Using
sophisticated artificial intelligence, kiosks evaluate unwanted tech for resale
and recycling
When new cell phones or tablets enter
the marketplace, yesterday's hot technology can quickly become obsolete--for
some consumers. For others, the device still has value as an affordable
alternative, or even as spare parts.
With support from the National Science
Foundation (NSF), ecoATM of San Diego, Calif., has developed a unique,
automated system that lets consumers trade in those devices for reimbursement
or recycling.
Using sophisticated artificial
intelligence developed through two NSF Small Business Innovation Research
grants, ecoATM kiosks can differentiate varied consumer electronics products
and determine a market value. If the value is acceptable, users have the option
of receiving cash or store credit for their trade--or donating all or part of
the compensation to one of several charities.
ecoATM finds second homes for
three-fourths of the phones it collects, sending the remaining ones to
environmentally responsible recycling channels to reclaim any rare earth elements and keep toxic components
from landfills. ecoATM is certified to the eWaste environmental standards of
Responsible Recycling (R2) and ISO 14001.
"The basic technologies of machine
vision, artificial intelligence and robotics that we use have existed for many
years, but none have been applied to the particular problem of consumer
recycling," says ecoATM co-founder and NSF principal investigator Mark
Bowles. "But we've done much more than just apply existing technology to
an old problem--we developed significant innovations for each of those basic
elements to make the system commercially viable."
ecoATM received its first NSF support in
2010, then received follow-on funding from Coinstar, Claremont Creek Ventures
and Silicon Valley Bank to launch the first kiosks in 2011. The company
expanded to the Washington, D.C. metropolitan area and other areas along the
East Coast this month and plans to have more than 300 kiosks deployed by the
end of 2012 in shopping malls and large stores across the country.
The system began as a wooden-box
prototype that required the presence of an ecoATM representative to ensure that
users were being honest with their trades.
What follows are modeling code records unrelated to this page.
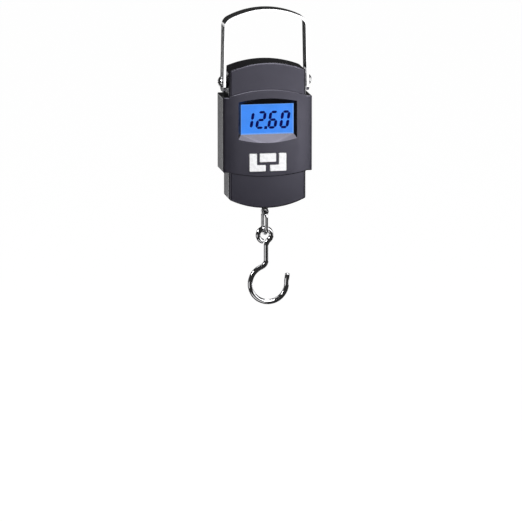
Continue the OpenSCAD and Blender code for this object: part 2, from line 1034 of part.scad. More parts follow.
module batteries() {
    low = -bay_len / 2 + contact_t + spring_len;
    color("darkorange")
    hung()
    at_batteries()
    translate([0, 0, low]) {
        cylinder(r = battery_r, h = battery_len - 1);
        cylinder(r = 1.9, h = battery_len);
    }
}

// Point of a tapered coil after the share t of its turns
function coil_at(t, turns, r0, r1, len) =
    [(r0 + (r1 - r0) * t) * cos(360 * turns * t), (r0 + (r1 - r0) * t) * sin(360 * turns * t), len * t];

// Coil of round wire, with sides facets round the wire and steps rings along it
module coil(turns, r0, r1, len, wire, sides, steps) {
    points = [
        for (i = [0:steps])
            let (
                t = i / steps,
                at = coil_at(t, turns, r0, r1, len),
                out = [cos(360 * turns * t), sin(360 * turns * t), 0]
            )
            for (j = [0:sides - 1])
                at + wire / 2 * (cos(360 * j / sides) * out + sin(360 * j / sides) * [0, 0, 1])
    ];
    walls = [
        for (i = [0:steps - 1], j = [0:sides - 1])
            let (k = (j + 1) % sides)
            [i * sides + j, i * sides + k, (i + 1) * sides + k, (i + 1) * sides + j]
    ];
    first = [for (j = [sides - 1:-1:0]) j];
    last = [for (j = [0:sides - 1]) steps * sides + j];
    polyhedron(points, concat(walls, [first, last]));
}

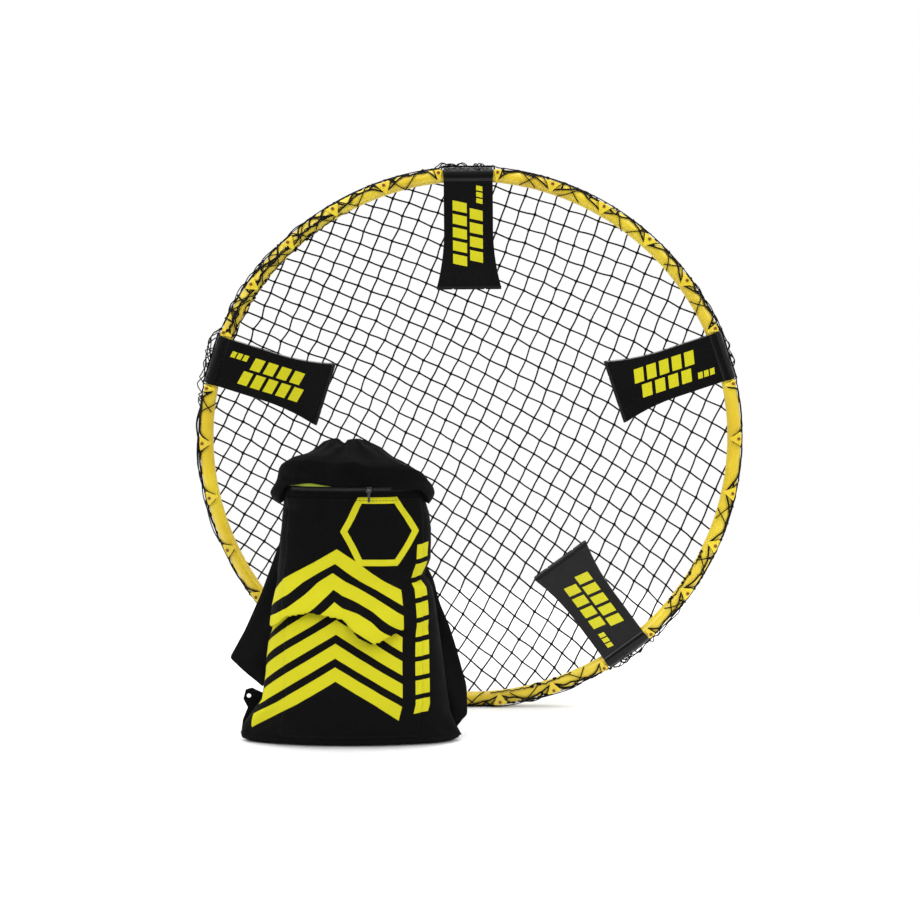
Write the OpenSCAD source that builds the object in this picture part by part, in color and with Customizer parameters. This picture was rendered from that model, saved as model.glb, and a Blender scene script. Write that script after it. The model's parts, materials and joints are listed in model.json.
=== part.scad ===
// A roundnet set stood up for display: the net ring on its edge with its legs
// folded flat, and its drawstring bag standing in front of it.
// X runs to the right, Y away from the viewer and Z up. The origin is on the
// floor, under the middle of the whole set.

/* [Ring] */
// Outside diameter of the assembled rim
ring_d = 914; // [890:1:940]
// Outside diameter of the rim tube
tube_d = 23; // [22:0.5:24]
// Wall of the rim tube
tube_wall = 2; // [1.75:0.25:2.25]
// Turn of the whole ring about its own axis, in degrees
ring_turn = 0.5; // [-1:0.25:1]

/* [Legs] */
// Width of a leg at its sleeve
leg_w = 82; // [78:1:84]
// Whole length of a leg, sleeve and pad included
leg_len = 203; // [190:1:203]
// Width of a leg at its foot
foot_w = 107; // [98:1:110]
// Length over which the foot flares
flare_len = 95; // [80:1:110]
// How far the face curves forward at the foot
foot_rise = 6; // [4:0.5:7]
// Outside diameter of the sleeve round the rim
sleeve_d = 28; // [27.5:0.25:28]
// Wall of the moulded leg shell
leg_wall = 2.8; // [2.4:0.2:3.2]
// Thickness of the rubber foot pad
pad_t = 5; // [4:0.5:6]

/* [Hooks] */
// Angle between two neighbouring net hooks
hook_pitch = 11.9; // [11.8:0.05:11.95]
// Width of a hook at its base
hook_w = 24; // [20:0.5:26]
// Width of the hooks next to the sleeves
end_hook_w = 13; // [10:0.5:13.5]
// Diameter of a hook screw
screw_d = 3; // [2.5:0.25:3]

/* [Net] */
// Thickness that the knotted net takes up
net_t = 2; // [1.5:0.25:2]

/* [Bag] */
// Height of the standing bag
bag_h = 484; // [470:1:495]
// Half of the bag's width at its widest
bag_half_w = 163; // [158:1:166]
// Half of the bag's depth at its fullest
bag_half_d = 64; // [62:1:68]
// Thickness of the bag's cloth with its lining
cloth_t = 2.5; // [2:0.25:3]
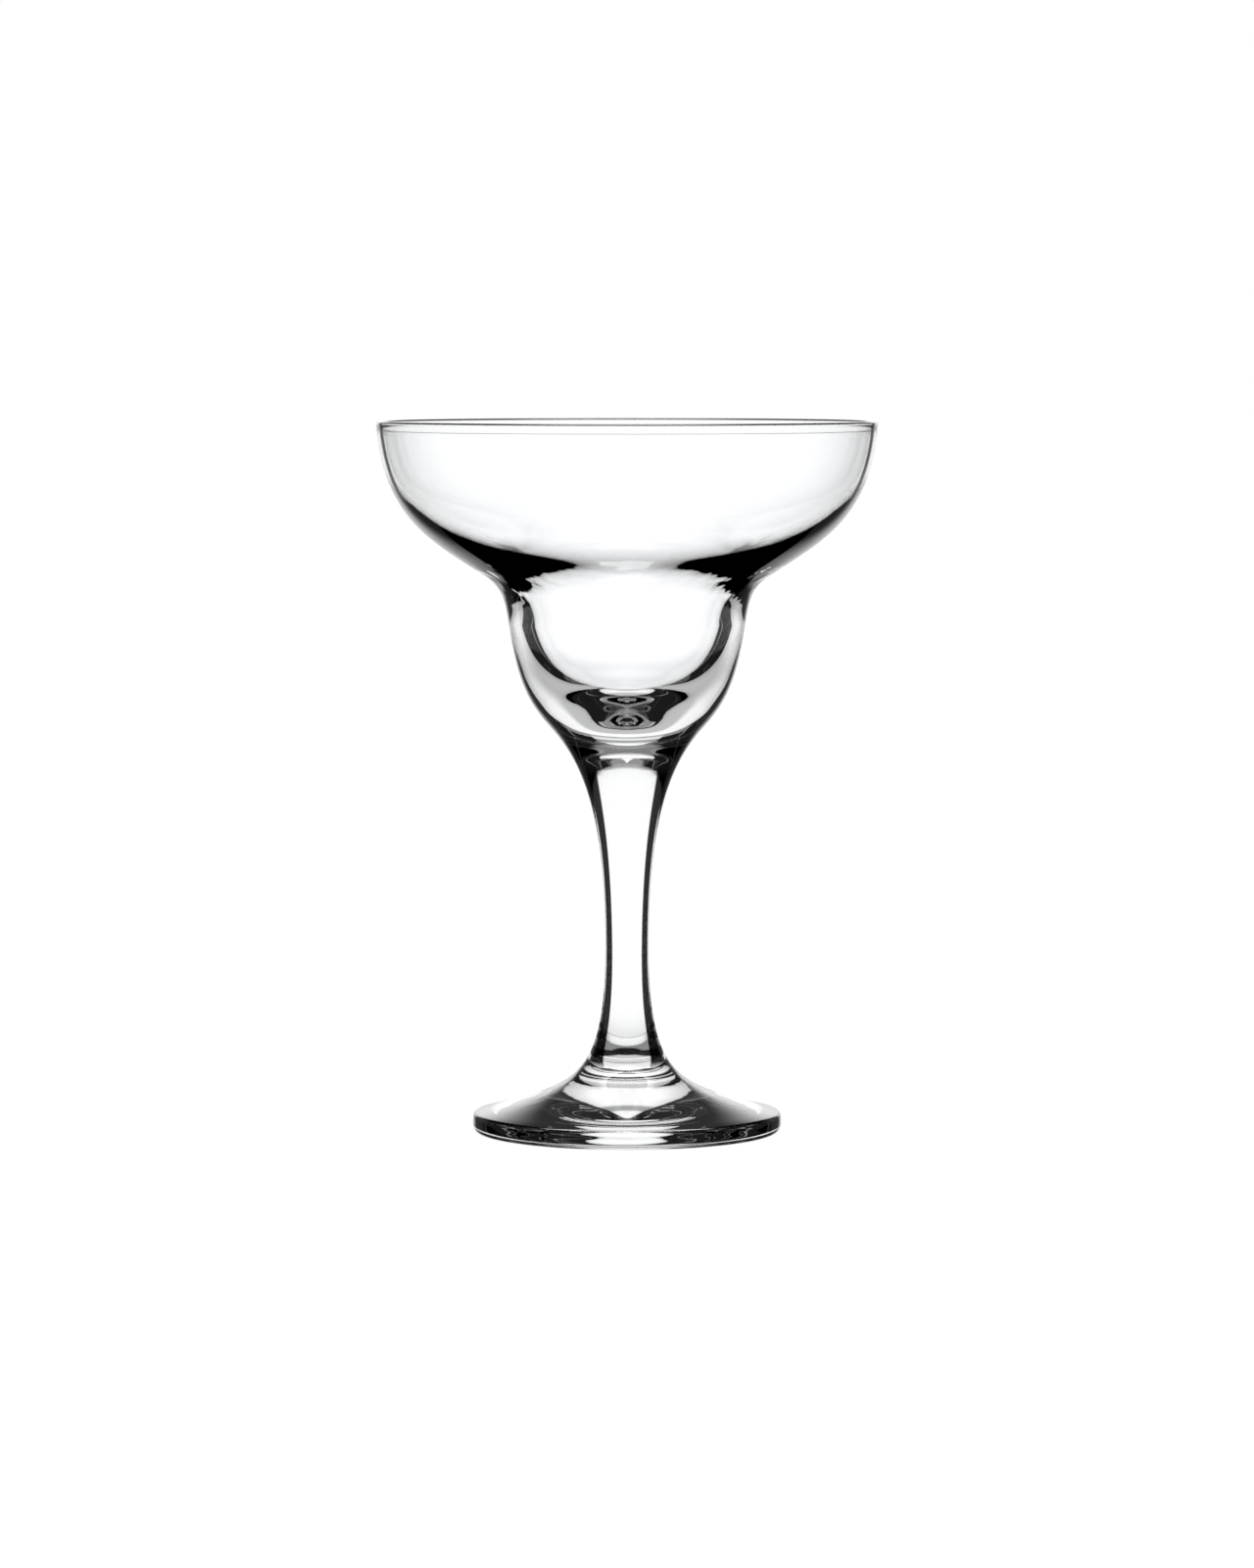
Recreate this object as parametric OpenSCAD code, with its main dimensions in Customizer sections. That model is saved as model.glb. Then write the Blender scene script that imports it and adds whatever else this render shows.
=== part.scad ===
// Margarita glass of clear glass: a wide coupe that steps down to a small cup,
// a solid waisted stem and a round flared foot. Each piece is turned round the
// upright axis. Millimetres, +Z up, origin on the table under the axis.

/* [Rim] */
// Outer diameter of the wall just under the rim
rim_d = 117.8; // [108:0.2:128]
// Thickness of the wall just under the rim
rim_wall = 1; // [0.7:0.1:1.4]
// How far the fire-polished bead stands out of the wall on each side
bead_stand = 0.05; // [0.02:0.01:0.3]
// Lean of the wall at the rim, in degrees from upright
rim_lean = 5; // [2:0.5:10]

/* [Coupe] */
// Outer diameter at the middle of the coupe's sloping underside
slope_d = 68; // [64:0.5:74]
// Height of the rim's top above the middle of that slope
coupe_h = 36; // [30:0.5:44]
// Lean of the wall there, in degrees from upright
slope_lean = 57.5; // [50:0.5:64]
// Thickness of the wall on the coupe's side
side_wall = 1.1; // [0.9:0.05:1.9]
// Lean of the inside on the coupe's side, in degrees from upright
side_lean = 27.5; // [24:0.5:32]
// Thickness of the wall where the coupe's side turns into its floor
dish_wall = 2; // [1.5:0.1:2.8]
// Lean of the inside there, in degrees from upright
dish_lean = 54; // [48:0.5:58]
// Thickness of the wall at the middle of the sloping underside
slope_wall = 3.3; // [2.6:0.1:4.2]
// Lean of the inside across from there, in degrees from upright
ledge_lean = 62; // [56:0.5:68]

/* [Cup] */
// Outer diameter halfway down the cup's side
cup_d = 55.3; // [50:0.1:60]
// Drop from the middle of the coupe's slope to the cup's side
shoulder_h = 13; // [11:0.5:17]
// Lean of the cup's side, in degrees from upright
cup_lean = 9; // [4:0.5:14]
// Inner diameter of the cup's mouth, where the coupe's floor turns down
mouth_d = 50.8; // [46:0.2:54]
// Height of the mouth above the middle of the cup's side outside
mouth_rise = 10.6; // [8:0.1:12]
// Lean of the inside at the mouth, in degrees from upright
mouth_lean = 34; // [22:1:44]
// Thickness of the cup's side
cup_wall = 5.5; // [4:0.1:7]
// Height above the outer side where that thickness is taken
well_rise = 1.9; // [0:0.1:4]
// Lean of the inner side, in degrees from upright
well_lean = 12; // [6:0.5:18]
// Inner diameter where the side rounds into the floor
round_d = 27.2; // [22:0.2:32]
// Height of that round above the floor
round_rise = 6.4; // [5:0.1:8]
// Lean of that round, in degrees from upright
round_lean = 55; // [46:1:62]
// Outer diameter at the round of the cup's base
base_d = 36.3; // [33:0.1:40]
// Drop from the cup's side to the round of the base
cup_h = 22.8; // [20:0.2:28]
// Lean of the round of the base, in degrees from upright
base_lean = 42; // [34:1:50]
// Drop from the round of the base to the seam with the stem
base_h = 6.7; // [5:0.1:9]
// Solid glass between the seam with the stem and the cup's floor
floor_h = 9.4; // [7:0.1:12]

/* [Stem] */
// Length of the stem between its two seams
stem_h = 73.2; // [55:0.2:95]
// Diameter of the seam between bowl and stem
seam_d = 26.5; // [22:0.1:30]
// Lean of the stem at that seam, in degrees from upright
seam_lean = 30; // [22:1:38]
// Diameter of the stem at its narrowest
waist_d = 10.3; // [8:0.1:14]
// Height of the narrowest place above the seam with the foot
waist_h = 27.2; // [20:0.2:34]
// Diameter of the seam between stem and foot
root_d = 21; // [18:0.1:24]
// Flare of the stem at that seam, in degrees from upright
root_flare = 38.5; // [30:0.5:48]

/* [Foot] */
// Widest diameter of the foot
foot_d = 73; // [66:0.5:84]
// Height of the foot at its seam with the stem
foot_h = 15.8; // [14:0.1:20]
// Height of the foot's upper face at its edge
edge_h = 4.6; // [4:0.1:6]
// Slope of the upper face at its edge, in degrees from upright
edge_flare = 77; // [72:0.5:82]
// How far in from the widest place the upper face turns down
edge_round = 1.05; // [0.6:0.05:2]
// Height of the foot's widest place above the table
nose_h = 2.15; // [1.4:0.05:3]
// How far in from the widest place the foot meets the table
sole_inset = 1.4; // [0.8:0.1:2.5]
// Width of the flat ring that the foot stands on
sole_w = 3.5; // [2:0.1:6]
// Rise of the hollow underside at the axis
hollow_h = 2; // [1:0.1:3.5]

/* [Smoothness] */
// Straight steps along each curve of an outline
curve_steps = 12; // [6:1:24]
// Sides of each round piece
round_sides = 96; // [48:4:180]

/* [Hidden] */

// Heights of the stations above the table
seam_z = foot_h + stem_h;
base_z = seam_z + base_h;
cup_z = base_z + cup_h;
slope_z = cup_z + shoulder_h;
glass_h = slope_z + coupe_h;
waist_z = foot_h + waist_h;
floor_z = seam_z + floor_h;

// The bead at the rim, centred on the wall
bead_r = rim_wall / 2 + bead_stand;
bead_mid_r = rim_d / 2 - rim_wall / 2;
bead_mid_z = glass_h - bead_r;
bead_turn = acos(rim_wall / 2 / bead_r);
rim_z = bead_mid_z - bead_r * sin(bead_turn);

// Slope at which the hollow underside leaves the ring it stands on
hollow_lean = 12;

// Stations of the outline: radius, height, lean towards the axis going down
rim_out = [rim_d / 2, rim_z, rim_lean];
slope_out = [slope_d / 2, slope_z, slope_lean];
cup_out = [cup_d / 2, cup_z, cup_lean];
base_out = [base_d / 2, base_z, base_lean];
seam_out = [seam_d / 2, seam_z, seam_lean];
waist_out = [waist_d / 2, waist_z, 0];
root_out = [root_d / 2, foot_h, -root_flare];
edge_out = [foot_d / 2 - edge_round, edge_h, -edge_flare];
nose_out = [foot_d / 2, nose_h, 0];
sole_out = [foot_d / 2 - sole_inset, 0, 90];
sole_in = [foot_d / 2 - sole_inset - sole_w, 0, 90 + hollow_lean];
hollow_in = [0, hollow_h, 90];

// Reach of each curve's two handles, as shares of the straight distance
rim_to_slope_shares = [0.5, 0.36];
slope_to_cup_shares = [0.4, 0.5];
cup_to_base_shares = [0.53, 0.29];
base_to_seam_shares = [0.32, 0.35];
seam_to_waist_shares = [0.22, 0.52];
waist_to_root_shares = [0.49, 0.21];
root_to_edge_shares = [0.13, 0.74];
edge_shares = [0.4, 0.45];
hollow_shares = [0.3, 0.4];
inner_rim_shares = [0.38, 0.3];
inner_side_shares = [0.34, 0.34];
dish_shares = [0.36, 0.36];
ledge_shares = [0.38, 0.28];
mouth_shares = [0.2, 0.3];
well_shares = [0.35, 0.36];
inner_floor_shares = [0.34, 0.5];

// Where the coupe's wall is measured, as shares of the outer curve
side_share = 0.3;
dish_share = 0.65;
slope_share = 1;
coupe_controls = controls(rim_out, slope_out, rim_to_slope_shares);

// Stations of the inside, down to the cup's floor
rim_in = [rim_d / 2 - rim_wall, rim_z, rim_lean];
side_in = inside(side_share, side_wall, side_lean);
dish_in = inside(dish_share, dish_wall, dish_lean);
slope_in = inside(slope_share, slope_wall, ledge_lean);
mouth_in = [mouth_d / 2, cup_z + mouth_rise, mouth_lean];
well_in = [cup_d / 2 - cup_wall, cup_z + well_rise, well_lean];
round_in = [round_d / 2, floor_z + round_rise, round_lean];
floor_in = [0, floor_z, 90];

// Point a share of the way from one point to the next
function between(a, b, share) = a + (b - a) * share;

// Point on the curve that a list of control points draws
function on_curve(points, share) =
    len(points) < 2
        ? points[0]
        : on_curve(
            [for (i = [1:len(points) - 1]) between(points[i - 1], points[i], share)],
            share
        );

// Direction of the outline going down, for a lean towards the axis
function downward(lean) = [-sin(lean), -cos(lean)];

// Control points of the curve from one station down to the next
function controls(from, to, reach_shares) =
    let (
        start = place(from),
        end = place(to),
        reach = norm(end - start)
    )
    [
        start,
        start + downward(from.z) * reach * reach_shares.x,
        end - downward(to.z) * reach * reach_shares.y,
        end
    ];

// Way that a curve takes at a share of it
function heading(points, share) =
    on_curve([for (i = [1:len(points) - 1]) points[i] - points[i - 1]], share);

// Station with a lean of its own, square across the wall from the outer curve
function inside(share, wall, lean) =
    let (
        outer = on_curve(coupe_controls, share),
        way = heading(coupe_controls, share),
        across = [way.y, -way.x] / norm(way)
    )
    [outer.x + across.x * wall, outer.y + across.y * wall, lean];

// Radius and height of a station
function place(station) = [station.x, station.y];

// Points of the curve from one station down to the next, without the first
function span(from, to, reach_shares) =
    let (points = controls(from, to, reach_shares))
    [for (i = [1:curve_steps]) on_curve(points, i / curve_steps)];

// The same points in the other order
function backwards(points) = [for (i = [len(points) - 1:-1:0]) points[i]];

// Points round the bead, from the wall's inner side over the top to its outer side
function bead_points() =
    [
        for (i = [0:curve_steps])
            let (turn = between(180 + bead_turn, -bead_turn, i / curve_steps))
            [bead_mid_r + bead_r * cos(turn), bead_mid_z + bead_r * sin(turn)]
    ];

// Solid of revolution that an outline of radii and heights encloses
module turned(points) {
    rotate_extrude($fn = round_sides)
        polygon(points);
}

module bowl() {
    inner = concat(
        span(rim_in, side_in, inner_rim_shares),
        span(side_in, dish_in, inner_side_shares),
        span(dish_in, slope_in, dish_shares),
        span(slope_in, mouth_in, ledge_shares),
        span(mouth_in, well_in, mouth_shares),
        span(well_in, round_in, well_shares),
        span(round_in, floor_in, inner_floor_shares)
    );
    outer = concat(
        span(rim_out, slope_out, rim_to_slope_shares),
        span(slope_out, cup_out, slope_to_cup_shares),
        span(cup_out, base_out, cup_to_base_shares),
        span(base_out, seam_out, base_to_seam_shares)
    );
    color([0.86, 0.92, 0.94, 0.6])
        turned(concat(
            backwards(inner),
            bead_points(),
            outer,
            [[0, seam_z]]
        ));
}

module stem() {
    side = concat(
        [place(seam_out)],
        span(seam_out, waist_out, seam_to_waist_shares),
        span(waist_out, root_out, waist_to_root_shares)
    );
    color([0.78, 0.86, 0.9, 0.6])
        turned(concat(
            [[0, seam_z]],
            side,
            [[0, foot_h]]
        ));
}

module foot() {
    top = concat(
        [place(root_out)],
        span(root_out, edge_out, root_to_edge_shares),
        span(edge_out, nose_out, edge_shares),
        span(nose_out, sole_out, edge_shares)
    );
    underside = concat(
        [place(sole_in)],
        span(sole_in, hollow_in, hollow_shares)
    );
    color([0.82, 0.89, 0.92, 0.6])
        turned(concat(
            [[0, foot_h]],
            top,
            underside
        ));
}

bowl();
stem();
foot();
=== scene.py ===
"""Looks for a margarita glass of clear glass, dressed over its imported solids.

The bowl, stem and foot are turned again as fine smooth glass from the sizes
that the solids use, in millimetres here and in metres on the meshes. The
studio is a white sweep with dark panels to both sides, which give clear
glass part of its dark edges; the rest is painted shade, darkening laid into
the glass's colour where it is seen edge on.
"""

import logging
from dataclasses import dataclass, field
from enum import Enum
from math import acos, cos, degrees, pi, radians, sin

import bmesh
import bpy
from mathutils import Matrix, Vector
from mathutils.geometry import interpolate_bezier


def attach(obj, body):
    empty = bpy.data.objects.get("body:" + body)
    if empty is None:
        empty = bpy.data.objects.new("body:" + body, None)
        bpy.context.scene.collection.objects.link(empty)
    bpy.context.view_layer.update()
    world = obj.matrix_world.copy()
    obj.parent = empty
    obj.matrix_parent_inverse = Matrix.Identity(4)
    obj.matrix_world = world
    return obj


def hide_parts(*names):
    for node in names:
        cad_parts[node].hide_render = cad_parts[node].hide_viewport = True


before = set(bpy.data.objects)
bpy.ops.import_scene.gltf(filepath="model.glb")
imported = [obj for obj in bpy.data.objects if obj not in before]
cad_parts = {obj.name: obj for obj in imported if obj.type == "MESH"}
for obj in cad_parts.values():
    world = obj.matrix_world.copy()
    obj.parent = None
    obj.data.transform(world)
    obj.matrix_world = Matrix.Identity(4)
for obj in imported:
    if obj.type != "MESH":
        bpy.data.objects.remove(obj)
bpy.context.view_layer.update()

log = logging.getLogger("margarita_glass")
MM = 0.001
AXIS = Vector((0.0, 0.0, 1.0))
WHITE = (1.0, 1.0, 1.0, 1.0)
SAME_PLACE = 1e-6
SAME_POINT = 1e-7
TINY = 1e-9

Span = tuple[float, float]
Colour = tuple[float, float, float, float]


@dataclass(frozen=True)
class Station:
    """A place that an outline passes through, going down the glass.

    Attributes:
        radius: distance from the upright axis, in mm.
        height: height above the table, in mm.
        lean: lean of the outline towards the axis, in degrees from upright.
    """

    radius: float
    height: float
    lean: float

    def point(self) -> Vector:
        """Gives the station's place in the plane of the outline, in metres."""
        return Vector((self.radius, 0.0, self.height)) * MM

    def heading(self) -> Vector:
        """Gives the direction of the outline here, going down."""
        lean = radians(self.lean)
        return Vector((-sin(lean), 0.0, -cos(lean)))


@dataclass(frozen=True)
class Reach:
    """How far a curve's two handles go, as shares of the straight distance."""

    leaving: float
    arriving: float


def handles(start: Station, end: Station, reach: Reach) -> list[Vector]:
    """Gives the control points of the curve from one station down to the next.

    Args:
        start: the upper station.
        end: the lower station.
        reach: how far the curve's handles go.

    Returns:
        Both ends with the two handles between them, in metres.
    """
    top, foot = start.point(), end.point()
    span = (foot - top).length
    return [
        top,
        top + start.heading() * span * reach.leaving,
        foot - end.heading() * span * reach.arriving,
        foot,
    ]


def on_curve(points: list[Vector], share: float) -> Vector:
    """Gives the place that a list of control points draws at a share.

    Args:
        points: the control points.
        share: how far along the curve, from 0 to 1.

    Returns:
        The place.
    """
    while len(points) > 1:
        points = [a.lerp(b, share) for a, b in zip(points, points[1:])]
    return points[0]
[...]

While that setup proved consumers
would be comfortable with the device-exchange concept, it was limited by the
need for human intervention.
The first NSF Small Business Innovation
Research grant allowed ecoATM to develop artificial intelligence and
diagnostics that delivered 97.5 percent accuracy for device recognition,
removing human oversight and making the system viable for broad use. A
follow-on NSF SBIR grant is helping ecoATM close that final 2.5 percent
accuracy gap.
According to Bowles, traditional machine
vision generally relies on pattern matching, pairing a new image to a known
one. Pattern matching is a binary approach that cannot handle the complexity of
ecoATM's evaluation process, which includes eight separate grades based on a
device's level of damage.
"We are now able to tell the
difference between cracked glass on a phone, which is an inexpensive fix,
versus a broken display or bleeding pixels, which is generally fatal for the
device," says Bowles. "We were warned by leading machine-vision
experts that solving the inspecting/grading problem-with an infinite variety of
possible flaws-was an impossible problem to solve. Yet with our NSF support, we
solved it through several years of research and development, trial and error,
use of artificial intelligence and neural network techniques."
The company's databases are now trained
with images of more than 4,000 devices, and when an identification mistake
occurs, the system learns from that mistake.
When a user places their device into an
ecoATM kiosk, the artifical intelligence system conducts a visual inspection,
identifies the device model and then robotically provides one of 23 possible
connector cables for linking it to the ecoATM network (the company warns
consumers to erase all personal data before recycling).
Using proprietary algorithms, the system
then determines a value for the device based on the company's real-time,
worldwide, pre-auction system.Within that system, a broad network of buyers
have already bid in advance on the 4,000 different models in eight possible
grades, so the kiosk can immediately provide compensation.
A number of robotic elements enable the
kiosk to safely collect, evaluate and then store each device in a process that
only takes a few minutes.
"The ecoATM project is an extremely
innovative way to motivate the public with an incentive to 'do the right thing'
with discarded electronics, both socially and environmentally," says Glenn
Larsen, the NSF SBIR program officer overseeing the ecoATM grants. "This
may change behavior from simply dumping unwanted electronics to a focus on
recycling, while helping put more hi-tech devices in the hands of others that
might not otherwise be able to afford or acquire them."
The company is partnered with San
Diego-based D&K Engineering to help design and build the kiosks
domestically, and has expanded from an original workforce of less than 10 in
2010 to a team of more than 150 employees and contractors today.
Since its founding, ecoATM has filed
over 20 patents, been awarded seven patents to date, and won numerous awards.
The company is currently one of three finalists for a Consumer Electronics
Association Inaugural Innovation Entrepreneur Award.
"ecoATM meets the required thresholds
of both convenience and immediate financial incentive necessary to inspire mass
consumer participation in electronics recycling," adds Bowles. "We
believe we are the first system to achieve those thresholds."